Should You Book This Doge’s Palace Secret Passageways Tour?

Book it if:
- You want exclusive access—secret prisons, archives, council rooms, and the Casanova-related spaces
- You care about how Venice’s political system worked, not just what the rooms look like
- You like small groups and want fewer crowds blocking your view and your ears
- You’ll also use the included Ca’Rezzonico ticket afterward
Skip it (or consider a different format) if:
- You need a fully accessible route or you’re traveling with mobility equipment
- You’re easily bothered by tight spaces or intense prison history elements
- You’re hoping for a mostly relaxed, quick hit of photos and highlights
- You’re traveling with kids under 6
If you’re a history lover who also appreciates good guide storytelling, this is one of the more satisfying ways to experience Venice’s most famous palace—because it teaches you how the republic thought, not just how it posed.
FAQ
How long is the Doge’s Palace tour?
It runs about 2.5 hours, but starting times vary—check availability for your preferred slot.
Where do I meet the guide?
Meet at Museo Correr, Piazza San Marco 52. Arrive about 15 minutes early, and look for your guide holding a green Walks sign under the portico near the entrance.
Does the tour include skip-the-line entry?

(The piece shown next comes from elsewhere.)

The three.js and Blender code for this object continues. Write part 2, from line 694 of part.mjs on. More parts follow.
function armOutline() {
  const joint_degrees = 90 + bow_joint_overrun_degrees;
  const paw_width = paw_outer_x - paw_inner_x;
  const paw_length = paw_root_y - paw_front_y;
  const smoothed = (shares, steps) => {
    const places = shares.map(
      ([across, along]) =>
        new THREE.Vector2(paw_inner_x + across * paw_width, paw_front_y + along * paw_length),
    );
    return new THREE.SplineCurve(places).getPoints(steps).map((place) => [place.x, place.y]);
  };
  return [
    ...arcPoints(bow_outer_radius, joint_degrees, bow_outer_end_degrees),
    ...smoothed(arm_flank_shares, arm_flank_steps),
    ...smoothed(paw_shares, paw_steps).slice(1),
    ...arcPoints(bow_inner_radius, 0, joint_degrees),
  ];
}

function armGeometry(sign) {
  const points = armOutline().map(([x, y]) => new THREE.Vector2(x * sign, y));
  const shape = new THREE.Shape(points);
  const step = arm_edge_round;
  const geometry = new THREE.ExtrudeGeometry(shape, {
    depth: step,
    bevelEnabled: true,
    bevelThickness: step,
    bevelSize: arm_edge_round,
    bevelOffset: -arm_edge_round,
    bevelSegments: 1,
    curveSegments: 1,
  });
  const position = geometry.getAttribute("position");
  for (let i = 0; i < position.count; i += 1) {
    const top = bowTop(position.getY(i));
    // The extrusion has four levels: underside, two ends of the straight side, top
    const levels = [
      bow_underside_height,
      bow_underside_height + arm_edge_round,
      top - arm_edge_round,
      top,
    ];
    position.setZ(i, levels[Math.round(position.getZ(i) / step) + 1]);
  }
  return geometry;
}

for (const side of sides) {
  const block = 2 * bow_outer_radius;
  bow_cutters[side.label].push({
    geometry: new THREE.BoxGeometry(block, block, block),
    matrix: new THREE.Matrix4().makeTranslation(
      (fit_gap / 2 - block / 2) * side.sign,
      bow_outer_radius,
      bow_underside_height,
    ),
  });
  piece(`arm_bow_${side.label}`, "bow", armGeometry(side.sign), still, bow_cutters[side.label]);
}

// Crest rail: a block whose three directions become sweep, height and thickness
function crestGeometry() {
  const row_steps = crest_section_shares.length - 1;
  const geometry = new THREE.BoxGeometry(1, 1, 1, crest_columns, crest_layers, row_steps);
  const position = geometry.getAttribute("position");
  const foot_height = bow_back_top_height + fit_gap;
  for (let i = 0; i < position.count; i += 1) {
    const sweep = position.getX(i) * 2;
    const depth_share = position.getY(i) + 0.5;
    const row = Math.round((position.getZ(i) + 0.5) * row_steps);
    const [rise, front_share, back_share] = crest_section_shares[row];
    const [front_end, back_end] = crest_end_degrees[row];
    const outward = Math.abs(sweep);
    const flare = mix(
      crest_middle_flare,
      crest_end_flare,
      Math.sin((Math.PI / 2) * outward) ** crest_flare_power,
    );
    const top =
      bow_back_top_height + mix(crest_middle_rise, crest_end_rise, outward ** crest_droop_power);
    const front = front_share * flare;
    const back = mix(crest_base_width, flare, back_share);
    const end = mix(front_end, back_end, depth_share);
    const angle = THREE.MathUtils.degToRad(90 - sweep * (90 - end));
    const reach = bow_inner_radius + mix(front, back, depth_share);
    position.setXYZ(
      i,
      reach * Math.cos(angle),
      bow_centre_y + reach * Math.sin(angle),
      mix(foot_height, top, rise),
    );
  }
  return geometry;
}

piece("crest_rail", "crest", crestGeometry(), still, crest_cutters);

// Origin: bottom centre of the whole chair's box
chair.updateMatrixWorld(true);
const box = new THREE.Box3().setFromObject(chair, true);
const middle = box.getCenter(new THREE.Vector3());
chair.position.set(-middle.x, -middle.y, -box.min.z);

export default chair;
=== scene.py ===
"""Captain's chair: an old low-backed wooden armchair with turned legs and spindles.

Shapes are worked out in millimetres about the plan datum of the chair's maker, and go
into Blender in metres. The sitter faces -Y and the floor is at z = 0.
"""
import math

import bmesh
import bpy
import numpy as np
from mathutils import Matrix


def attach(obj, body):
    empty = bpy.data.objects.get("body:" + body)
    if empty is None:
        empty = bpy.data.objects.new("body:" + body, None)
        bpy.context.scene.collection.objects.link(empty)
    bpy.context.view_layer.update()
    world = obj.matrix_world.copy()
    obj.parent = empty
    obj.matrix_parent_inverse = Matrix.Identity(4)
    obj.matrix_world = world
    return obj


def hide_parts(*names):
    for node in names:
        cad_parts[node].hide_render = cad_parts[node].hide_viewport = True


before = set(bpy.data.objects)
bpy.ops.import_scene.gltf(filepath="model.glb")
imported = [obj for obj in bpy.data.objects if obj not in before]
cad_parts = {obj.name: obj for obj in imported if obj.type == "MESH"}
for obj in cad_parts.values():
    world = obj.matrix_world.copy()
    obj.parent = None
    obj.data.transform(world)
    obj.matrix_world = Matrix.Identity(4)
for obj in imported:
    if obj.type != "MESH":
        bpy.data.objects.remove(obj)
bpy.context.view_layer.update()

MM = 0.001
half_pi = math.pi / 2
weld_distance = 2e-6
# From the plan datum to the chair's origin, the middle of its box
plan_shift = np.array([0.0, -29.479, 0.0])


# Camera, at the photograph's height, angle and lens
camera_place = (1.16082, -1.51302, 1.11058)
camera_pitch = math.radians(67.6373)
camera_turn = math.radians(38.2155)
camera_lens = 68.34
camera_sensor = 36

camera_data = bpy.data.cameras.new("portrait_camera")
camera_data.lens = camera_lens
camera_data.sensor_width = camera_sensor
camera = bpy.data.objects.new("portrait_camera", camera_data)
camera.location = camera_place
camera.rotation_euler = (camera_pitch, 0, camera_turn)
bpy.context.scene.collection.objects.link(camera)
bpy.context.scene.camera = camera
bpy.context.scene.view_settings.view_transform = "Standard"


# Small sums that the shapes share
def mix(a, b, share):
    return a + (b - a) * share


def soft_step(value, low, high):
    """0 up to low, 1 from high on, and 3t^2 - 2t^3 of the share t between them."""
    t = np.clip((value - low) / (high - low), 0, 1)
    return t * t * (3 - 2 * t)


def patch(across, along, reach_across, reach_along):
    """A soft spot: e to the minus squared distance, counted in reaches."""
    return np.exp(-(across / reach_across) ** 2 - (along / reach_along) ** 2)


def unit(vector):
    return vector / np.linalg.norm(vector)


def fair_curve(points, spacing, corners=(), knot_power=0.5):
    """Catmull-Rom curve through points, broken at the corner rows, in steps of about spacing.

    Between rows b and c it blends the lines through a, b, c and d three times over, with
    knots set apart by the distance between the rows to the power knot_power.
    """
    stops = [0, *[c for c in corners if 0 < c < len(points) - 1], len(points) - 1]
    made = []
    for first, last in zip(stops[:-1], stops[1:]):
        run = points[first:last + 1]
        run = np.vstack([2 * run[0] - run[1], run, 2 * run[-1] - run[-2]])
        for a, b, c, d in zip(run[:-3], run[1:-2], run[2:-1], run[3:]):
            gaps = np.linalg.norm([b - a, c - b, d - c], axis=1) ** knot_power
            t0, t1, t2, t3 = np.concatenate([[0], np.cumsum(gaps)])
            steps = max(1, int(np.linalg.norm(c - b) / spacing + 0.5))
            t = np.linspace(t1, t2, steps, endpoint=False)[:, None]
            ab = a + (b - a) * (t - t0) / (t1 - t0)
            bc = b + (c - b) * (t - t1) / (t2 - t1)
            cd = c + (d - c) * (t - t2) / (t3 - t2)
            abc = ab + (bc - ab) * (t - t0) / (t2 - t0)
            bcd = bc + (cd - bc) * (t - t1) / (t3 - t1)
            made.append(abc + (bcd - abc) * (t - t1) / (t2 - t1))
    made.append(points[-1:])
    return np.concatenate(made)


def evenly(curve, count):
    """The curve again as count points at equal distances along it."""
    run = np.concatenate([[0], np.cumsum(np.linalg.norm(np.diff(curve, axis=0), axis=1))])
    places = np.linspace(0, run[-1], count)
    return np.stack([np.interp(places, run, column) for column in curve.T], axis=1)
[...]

Yes. You’ll get skip-the-line Doge’s Palace tickets with access through a separate entrance.
Is Ca’Rezzonico included, and do I go with the group?

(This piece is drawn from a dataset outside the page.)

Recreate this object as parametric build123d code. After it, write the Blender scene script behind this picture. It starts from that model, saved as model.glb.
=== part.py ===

Yes. Ca’Rezzonico tickets are included, and the visit is self-guided after your tour.
What’s not allowed or recommended to bring?
You should avoid shorts, sleeveless shirts, backpacks, and large bags/luggage. You’ll also want to plan for a simple, mobility-friendly setup since the palace has restrictions.
Is this tour suitable for children?
No for younger kids: children under 6 are not permitted inside the secret itineraries, so they can’t take this tour. The tour is also described as not suitable for certain travelers due to comfort and activity level (like claustrophobia or mobility needs).